Kazakhstan is Changing the Rules in the Pharmaceutical Market Regulation System

At the initiative of ‘SK Pharmaciya’ and the Ministry of Health of the Republic of Kazakhstan, in early February 2013, amendments were introduced to the Decree № 1729 ‘On approval of the organisation and conduct of procurement of medicines, preventive (immunobiological, diagnostic, antiseptic) medicines, medical devices and medical equipment, as well as pharmaceutical services pertaining to the provision of a guaranteed volume of free-of-charge medical care’. According to the document, the state distributor ‘SK Pharmaciya’ shall unilaterally revise the previous agreements with suppliers. According to the document, the national distributor of medicaments ‘SK Pharmaciya’ will expect from pharmaceutical companies to start deliveries of medical means not within 7, but a maximum of 2 years (!) from the date of signing the contract. Should this period be extended by a supplier, ‘SK Pharmaciya’ has the right to terminate the contract.

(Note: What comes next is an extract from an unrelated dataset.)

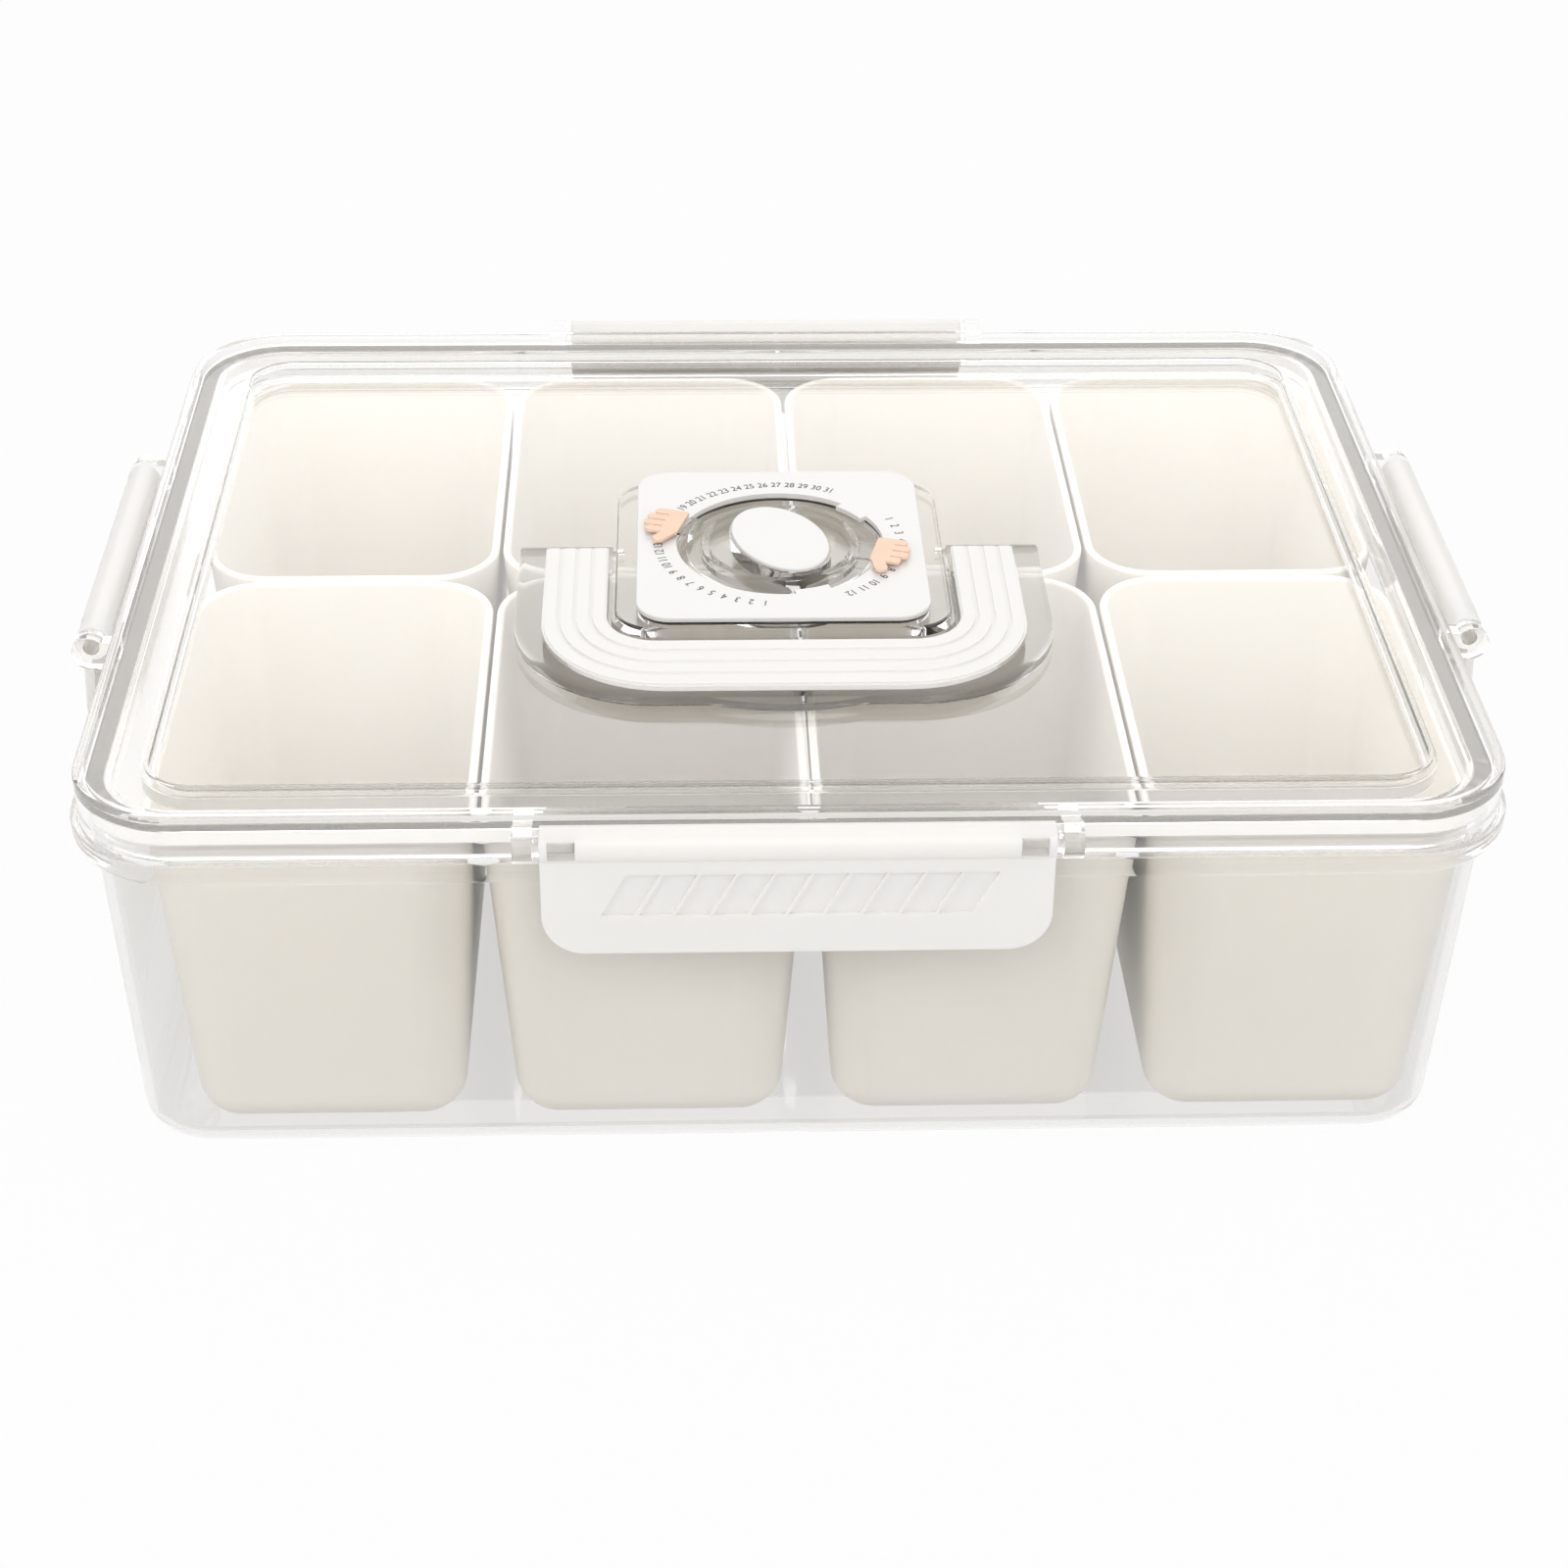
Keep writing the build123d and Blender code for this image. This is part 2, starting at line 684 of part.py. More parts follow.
def make_hand(angle, inner, reach, thumb_side):
    """Flat hand pointing outwards: palm, rounded fingers and a thumb on one side."""
    span = finger_count * finger_width + (finger_count - 1) * finger_gap
    palm = Pos(inner + palm_length / 2, 0) * RectangleRounded(palm_length, span, finger_gap * 2)
    shape = palm
    for index in range(finger_count):
        y = (index - (finger_count - 1) / 2) * (finger_width + finger_gap)
        end_rank = abs(index - (finger_count - 1) / 2) - 0.5
        length = reach - palm_length / 2 - end_rank * finger_width / 2
        x = inner + palm_length / 2 + length / 2
        shape += Pos(x, y) * SlotOverall(length, finger_width)
    thumb = Rot(0, 0, thumb_side * thumb_angle_deg) * Pos(thumb_length / 2, 0) * SlotOverall(
        thumb_length, thumb_width
    )
    shape += Pos(inner + thumb_width / 2, thumb_side * (span / 2 - thumb_width / 2)) * thumb
    return dial_place(angle) * extrude(Pos(0, 0, pointer_tab_top) * shape, hand_thickness)


def main():
    """Build every node and write one STEP file for each."""
    os.makedirs("parts", exist_ok=True)
    nodes = {
        "base_tub": make_tub(),
        "lid_cover": make_lid(),
        "lid_seal": make_seal(),
        "handle_frame": make_handle_frame(),
        "handle_grip": make_handle_grip(),
        "dial_plate": make_dial_plate(),
        "day_ring": make_day_ring(),
        "month_knob": make_month_knob(),
        "dial_badge": make_dial_badge(),
        "day_hand": make_hand(day_hand_angle_deg, day_hand_inner_radius, day_hand_reach, 1),
        "month_hand": make_hand(month_hand_angle_deg, month_hand_inner_radius, month_hand_reach, -1),
    }
    for side in SIDES:
        nodes["latch_" + side] = make_latch(side)
    row_names = ("front", "back")
    for row in range(cup_rows):
        for column in range(cup_columns):
            name = "cup_%s_%d" % (row_names[row], column + 1)
            nodes[name] = make_cup(column, row)
    for name, solid in nodes.items():
        export_step(solid, "parts/%s.step" % name)
    print("latch pin at", round(latch_pin_offset, 3), round(latch_pin_z, 3), "tilt", round(latch_rest_deg, 3))
    print("handle pivot at", handle_pivot_y, round(handle_pivot_z, 3))


main()
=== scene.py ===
import logging
import math
from dataclasses import dataclass, field
from enum import Enum
from typing import Any, Optional, Union

import bpy
from mathutils import Matrix, Vector


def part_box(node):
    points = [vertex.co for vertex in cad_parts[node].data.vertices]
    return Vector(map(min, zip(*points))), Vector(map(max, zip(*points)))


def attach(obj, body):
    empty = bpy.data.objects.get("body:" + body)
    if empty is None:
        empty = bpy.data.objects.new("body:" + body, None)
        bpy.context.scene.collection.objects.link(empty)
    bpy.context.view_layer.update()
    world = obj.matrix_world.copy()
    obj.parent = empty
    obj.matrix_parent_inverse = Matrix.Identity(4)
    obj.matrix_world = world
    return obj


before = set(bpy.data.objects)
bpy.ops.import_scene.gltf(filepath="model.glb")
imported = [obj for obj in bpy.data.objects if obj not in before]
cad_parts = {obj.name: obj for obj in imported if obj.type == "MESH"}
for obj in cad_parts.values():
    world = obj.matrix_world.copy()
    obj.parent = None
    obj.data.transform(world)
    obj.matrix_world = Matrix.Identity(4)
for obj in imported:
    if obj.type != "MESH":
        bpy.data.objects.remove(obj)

log = logging.getLogger("snack_box")

Colour = tuple[float, float, float]
Triple = tuple[float, float, float]
MM = 0.001
WHITE = (1.0, 1.0, 1.0, 1.0)
NOISE_MIDDLE = 0.5
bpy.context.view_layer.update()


class Side(Enum):
    """The four sides of the box, each with its latch."""

    FRONT = "front"
    BACK = "back"
    LEFT = "left"
    RIGHT = "right"


class Row(Enum):
    """The two rows of cups."""

    FRONT = "front"
    BACK = "back"


class Wire:
    """A shader value or vector that can be used in a Python expression."""

    def __init__(self, shader: "Shader", socket: Any) -> None:
        """Keep one output socket and the builder that it belongs to."""
        self.shader = shader
        self.socket = socket

    def maths(self, operation: str, *values: Any) -> "Wire":
        """Add one Math node, with numbers or wires in the order of its sockets, and give its result."""
        return self.shader.node("ShaderNodeMath", {"operation": operation}, dict(enumerate(values)))

    def __add__(self, other: Any) -> "Wire":
        """Sum of two values."""
        return self.maths("ADD", self, other)

    def __radd__(self, other: Any) -> "Wire":
        """Sum of two values."""
        return self.maths("ADD", other, self)

    def __sub__(self, other: Any) -> "Wire":
        """Difference of two values."""
        return self.maths("SUBTRACT", self, other)

    def __rsub__(self, other: Any) -> "Wire":
        """Difference of two values."""
        return self.maths("SUBTRACT", other, self)

    def __mul__(self, other: Any) -> "Wire":
        """Product of two values."""
        return self.maths("MULTIPLY", self, other)

    def __rmul__(self, other: Any) -> "Wire":
        """Product of two values."""
        return self.maths("MULTIPLY", other, self)

    def at_least(self, other: Any) -> "Wire":
        """The larger of two values."""
        return self.maths("MAXIMUM", self, other)

    def above(self, limit: float) -> "Wire":
        """1 where the value is above a limit, and 0 elsewhere."""
        return self.maths("GREATER_THAN", self, limit)


Value = Union[float, tuple, Wire]
Shaded = Union[bpy.types.Material, bpy.types.World]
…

This decision predominantly affects the interests of foreign investors, who are coming to the pharmaceutical market in Kazakhstan. According to the new wording of the Decree, long-term supply contracts, concluded previously with such companies as ‘Abdi Ibrahim’ (Turkey), ‘Favea Europe’ (Check Republic), ‘Polpharma’ (Poland), ‘Pharmstandard’ (Russia) and ‘Nobel Ilac’ (Turkey), may also be revised.

Conclusions:

  • New amendments to the legislation of Kazakhstan violate the international principle of guaranteed full protection and security of investment. In order to maintain the investment attractiveness of Kazakhstan, authorities are required to comply with the previously signed agreements with investors, as well as introduce changes only upon consent of both parties or by a court order.
  • Violation of the rights of investors in the pharmaceutical industry is a conspicuous example of the systemic problems and double-standards on the part of the Kazakh government. It is difficult for European investors to conduct their business activity under such conditions. This policy discredits Kazakhstan and may lead to high-profile lawsuits in international courts. In light of a lack of true institutional mechanisms for the protection of foreign investors inside the country, international arbitration remains their only hope.